Families with nowhere to go
Syliva Duda is one of the evacuated residents. She has had to move out to her parents’ home with her partner and six-month-old baby.
She understood many others were doing it tougher, but said it was frustrating the Government had known about the problem for a long time and done nothing.
She feared hundreds of dollars worth of food in her freezer could have perished and said her husband had evacuated with just one pair of pants.
“There’s a lot of families and a lot of immigrants who don’t have families here that they can stay with,” Duda said.
One neighbour with a three-month-old baby had been forced to stay on the floor at a friend’s house, she said.

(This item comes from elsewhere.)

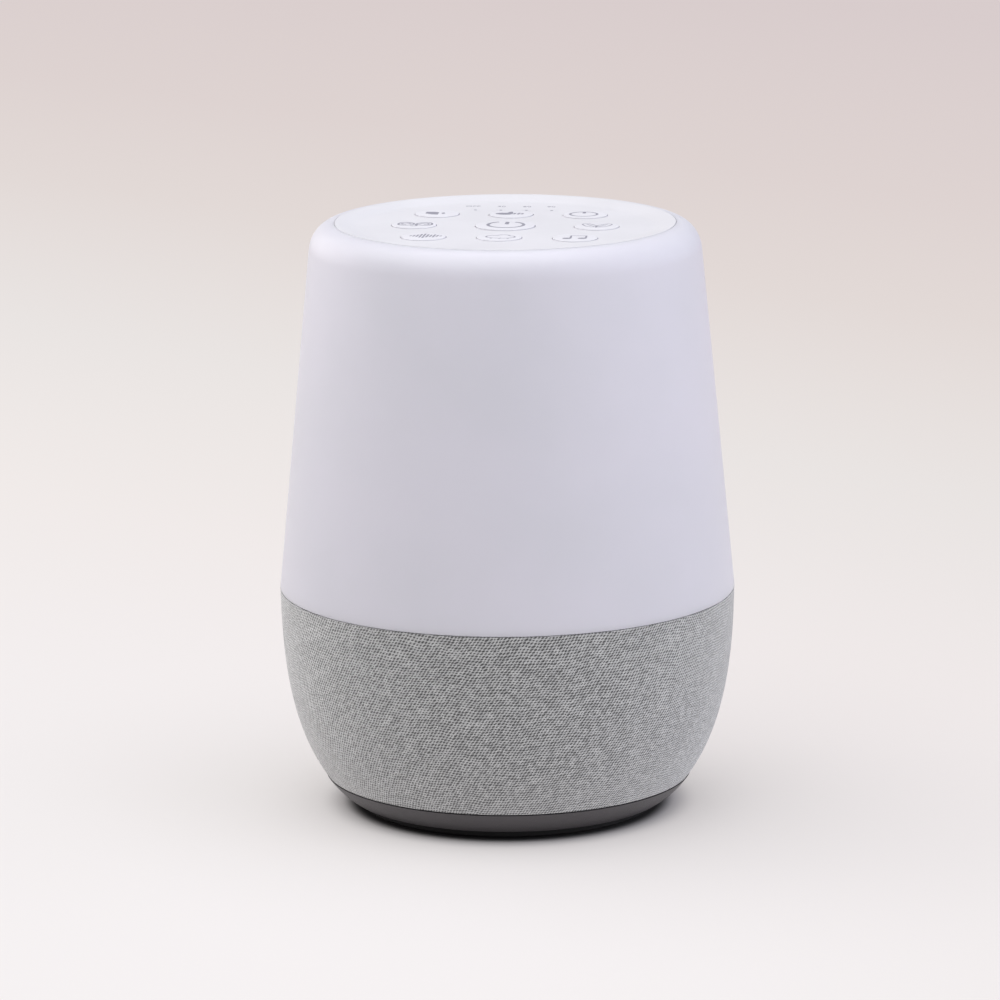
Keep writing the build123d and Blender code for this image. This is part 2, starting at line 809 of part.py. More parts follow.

However, there was no room for her husband to stay at the same house.
“So, families are being separated,” Duda said.
She also said one of her neighbours was crying during a group Zoom call with residents yesterday, claiming Auckland Council staff had gone into her bedroom, picked up her baby and put it into a capsule to speed up the evacuation process.
He said there was only one occasion in which staff entered an apartment during the evacuation.
He said the staff member was not a compliance officer but a trained welfare person, and they only entered at the request of a resident asking for help.
Hobbs said he was ultimately unhappy with the approach taken by two of the apartment complexes’ body corporate contractors.
“I’m really upset about the way that they’ve approached this - not working with Council, but working against us,” he said.
He acknowledged the council’s communication could have been better, but said his team had also busy dealing with more than 2000 significantly damaged homes across the city.